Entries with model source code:

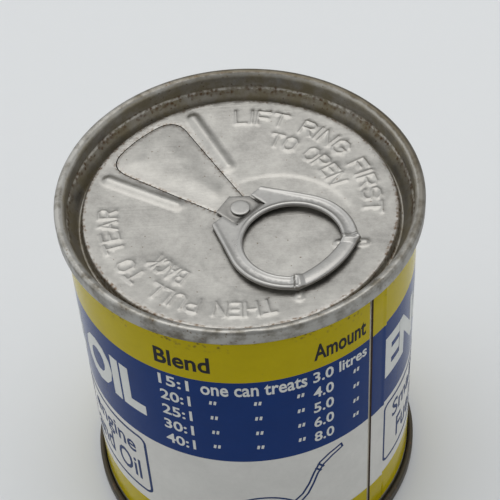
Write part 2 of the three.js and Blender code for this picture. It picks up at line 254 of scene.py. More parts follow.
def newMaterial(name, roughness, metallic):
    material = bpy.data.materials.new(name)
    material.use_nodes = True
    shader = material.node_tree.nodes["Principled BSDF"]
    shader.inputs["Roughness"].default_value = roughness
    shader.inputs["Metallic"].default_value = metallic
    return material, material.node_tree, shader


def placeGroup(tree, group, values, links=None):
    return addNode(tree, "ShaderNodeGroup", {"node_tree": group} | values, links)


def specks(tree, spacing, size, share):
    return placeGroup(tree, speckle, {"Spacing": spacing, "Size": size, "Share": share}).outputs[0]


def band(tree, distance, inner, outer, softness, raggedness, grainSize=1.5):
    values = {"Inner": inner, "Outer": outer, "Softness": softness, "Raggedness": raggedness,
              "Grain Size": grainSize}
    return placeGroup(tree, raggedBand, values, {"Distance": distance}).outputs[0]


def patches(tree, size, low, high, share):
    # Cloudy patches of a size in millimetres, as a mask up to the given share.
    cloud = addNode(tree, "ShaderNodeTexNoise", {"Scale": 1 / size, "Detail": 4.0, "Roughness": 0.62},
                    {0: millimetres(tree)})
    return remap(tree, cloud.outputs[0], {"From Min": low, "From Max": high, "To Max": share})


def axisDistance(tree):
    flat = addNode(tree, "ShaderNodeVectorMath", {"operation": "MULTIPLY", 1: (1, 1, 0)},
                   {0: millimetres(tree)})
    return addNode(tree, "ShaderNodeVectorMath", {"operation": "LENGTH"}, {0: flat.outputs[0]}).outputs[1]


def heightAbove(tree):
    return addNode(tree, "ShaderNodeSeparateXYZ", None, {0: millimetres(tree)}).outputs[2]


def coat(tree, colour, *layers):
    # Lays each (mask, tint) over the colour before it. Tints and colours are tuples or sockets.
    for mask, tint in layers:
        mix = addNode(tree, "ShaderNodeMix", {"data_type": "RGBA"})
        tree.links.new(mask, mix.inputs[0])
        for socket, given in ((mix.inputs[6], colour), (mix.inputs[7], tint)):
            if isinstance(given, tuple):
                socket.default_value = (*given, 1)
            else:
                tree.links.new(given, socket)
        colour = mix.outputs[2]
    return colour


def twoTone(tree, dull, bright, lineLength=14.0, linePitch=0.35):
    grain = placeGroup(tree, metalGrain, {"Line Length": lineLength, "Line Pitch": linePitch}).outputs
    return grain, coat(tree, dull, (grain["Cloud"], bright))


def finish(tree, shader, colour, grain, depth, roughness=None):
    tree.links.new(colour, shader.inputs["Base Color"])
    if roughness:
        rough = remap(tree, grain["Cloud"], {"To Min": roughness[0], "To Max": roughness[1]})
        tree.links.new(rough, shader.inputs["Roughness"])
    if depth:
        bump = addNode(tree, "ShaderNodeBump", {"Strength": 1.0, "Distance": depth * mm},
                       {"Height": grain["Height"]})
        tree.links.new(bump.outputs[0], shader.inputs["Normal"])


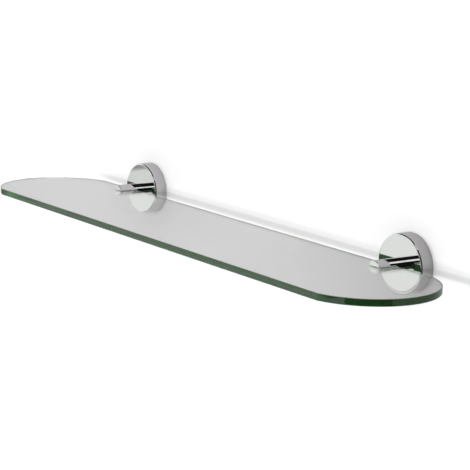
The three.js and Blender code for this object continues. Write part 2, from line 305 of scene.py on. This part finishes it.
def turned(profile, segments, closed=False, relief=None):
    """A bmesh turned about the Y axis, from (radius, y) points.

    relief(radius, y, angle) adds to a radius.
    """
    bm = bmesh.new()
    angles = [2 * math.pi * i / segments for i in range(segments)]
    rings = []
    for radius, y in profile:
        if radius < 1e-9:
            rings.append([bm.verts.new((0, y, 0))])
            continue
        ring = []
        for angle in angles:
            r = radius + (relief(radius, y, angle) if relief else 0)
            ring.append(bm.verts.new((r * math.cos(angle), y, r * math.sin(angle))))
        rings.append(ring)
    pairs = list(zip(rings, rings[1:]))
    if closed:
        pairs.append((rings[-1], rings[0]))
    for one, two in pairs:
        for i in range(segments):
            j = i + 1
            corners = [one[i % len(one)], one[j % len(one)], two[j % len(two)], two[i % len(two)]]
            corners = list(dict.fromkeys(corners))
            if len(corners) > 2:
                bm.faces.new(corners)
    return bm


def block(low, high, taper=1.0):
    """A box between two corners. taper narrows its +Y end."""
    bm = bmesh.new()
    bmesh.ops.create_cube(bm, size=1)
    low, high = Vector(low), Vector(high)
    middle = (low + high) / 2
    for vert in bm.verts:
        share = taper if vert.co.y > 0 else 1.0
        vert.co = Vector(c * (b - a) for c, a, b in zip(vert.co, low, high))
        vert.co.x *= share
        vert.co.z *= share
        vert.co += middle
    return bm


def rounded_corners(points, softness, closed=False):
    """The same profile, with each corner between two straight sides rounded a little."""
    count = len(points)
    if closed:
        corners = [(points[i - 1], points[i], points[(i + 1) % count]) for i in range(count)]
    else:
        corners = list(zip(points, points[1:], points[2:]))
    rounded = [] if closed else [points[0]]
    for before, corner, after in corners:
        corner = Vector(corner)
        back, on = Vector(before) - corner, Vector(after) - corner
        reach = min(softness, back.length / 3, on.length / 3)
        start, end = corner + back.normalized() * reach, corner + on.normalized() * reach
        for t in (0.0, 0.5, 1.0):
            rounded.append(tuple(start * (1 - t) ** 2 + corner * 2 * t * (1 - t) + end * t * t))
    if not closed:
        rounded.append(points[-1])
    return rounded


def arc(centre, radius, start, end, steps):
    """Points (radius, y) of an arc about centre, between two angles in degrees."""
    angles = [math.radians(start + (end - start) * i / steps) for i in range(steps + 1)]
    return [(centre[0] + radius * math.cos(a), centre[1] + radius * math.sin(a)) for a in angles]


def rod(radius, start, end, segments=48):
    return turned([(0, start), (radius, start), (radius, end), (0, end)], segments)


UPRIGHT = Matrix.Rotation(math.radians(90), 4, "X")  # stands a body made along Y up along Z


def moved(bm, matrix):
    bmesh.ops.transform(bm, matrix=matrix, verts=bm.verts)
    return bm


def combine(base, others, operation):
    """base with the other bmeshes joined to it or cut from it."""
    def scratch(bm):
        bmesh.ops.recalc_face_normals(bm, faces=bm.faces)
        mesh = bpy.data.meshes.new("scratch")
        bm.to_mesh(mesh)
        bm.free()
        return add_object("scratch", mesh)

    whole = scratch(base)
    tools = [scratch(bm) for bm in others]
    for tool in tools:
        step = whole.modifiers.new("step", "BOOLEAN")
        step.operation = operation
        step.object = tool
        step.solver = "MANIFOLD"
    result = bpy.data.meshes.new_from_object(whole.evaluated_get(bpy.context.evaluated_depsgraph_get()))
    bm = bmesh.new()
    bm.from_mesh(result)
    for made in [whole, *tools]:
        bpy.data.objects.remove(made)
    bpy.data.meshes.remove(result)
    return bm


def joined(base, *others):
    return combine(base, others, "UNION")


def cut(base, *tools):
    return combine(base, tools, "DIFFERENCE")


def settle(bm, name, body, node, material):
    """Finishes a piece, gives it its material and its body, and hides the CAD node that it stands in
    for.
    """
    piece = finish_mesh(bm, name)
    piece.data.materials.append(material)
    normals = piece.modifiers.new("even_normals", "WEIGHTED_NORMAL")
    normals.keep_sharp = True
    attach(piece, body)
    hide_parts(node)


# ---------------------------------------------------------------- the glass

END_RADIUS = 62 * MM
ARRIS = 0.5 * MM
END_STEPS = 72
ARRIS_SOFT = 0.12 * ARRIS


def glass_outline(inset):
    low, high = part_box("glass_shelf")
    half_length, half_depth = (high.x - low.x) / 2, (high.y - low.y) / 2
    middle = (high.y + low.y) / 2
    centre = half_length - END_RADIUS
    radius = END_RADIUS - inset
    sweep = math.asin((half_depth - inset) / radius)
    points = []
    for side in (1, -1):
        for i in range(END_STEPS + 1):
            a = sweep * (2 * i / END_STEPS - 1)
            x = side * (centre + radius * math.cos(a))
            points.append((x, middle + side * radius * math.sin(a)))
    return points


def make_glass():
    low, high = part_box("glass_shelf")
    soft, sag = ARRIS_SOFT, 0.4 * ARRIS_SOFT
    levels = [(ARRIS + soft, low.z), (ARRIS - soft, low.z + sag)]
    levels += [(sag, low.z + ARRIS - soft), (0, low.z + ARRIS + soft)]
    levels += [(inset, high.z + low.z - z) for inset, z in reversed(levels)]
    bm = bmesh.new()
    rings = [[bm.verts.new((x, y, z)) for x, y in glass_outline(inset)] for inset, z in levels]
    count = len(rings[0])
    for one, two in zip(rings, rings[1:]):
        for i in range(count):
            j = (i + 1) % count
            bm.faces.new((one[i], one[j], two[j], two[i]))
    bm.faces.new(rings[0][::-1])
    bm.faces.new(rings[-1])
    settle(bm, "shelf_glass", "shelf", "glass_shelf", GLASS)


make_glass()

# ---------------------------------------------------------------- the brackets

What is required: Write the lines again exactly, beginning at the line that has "attach(piece, body)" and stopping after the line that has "return points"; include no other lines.

Finished task:
    attach(piece, body)
    hide_parts(node)


# ---------------------------------------------------------------- the glass

END_RADIUS = 62 * MM
ARRIS = 0.5 * MM
END_STEPS = 72
ARRIS_SOFT = 0.12 * ARRIS


def glass_outline(inset):
    low, high = part_box("glass_shelf")
    half_length, half_depth = (high.x - low.x) / 2, (high.y - low.y) / 2
    middle = (high.y + low.y) / 2
    centre = half_length - END_RADIUS
    radius = END_RADIUS - inset
    sweep = math.asin((half_depth - inset) / radius)
    points = []
    for side in (1, -1):
        for i in range(END_STEPS + 1):
            a = sweep * (2 * i / END_STEPS - 1)
            x = side * (centre + radius * math.cos(a))
            points.append((x, middle + side * radius * math.sin(a)))
    return points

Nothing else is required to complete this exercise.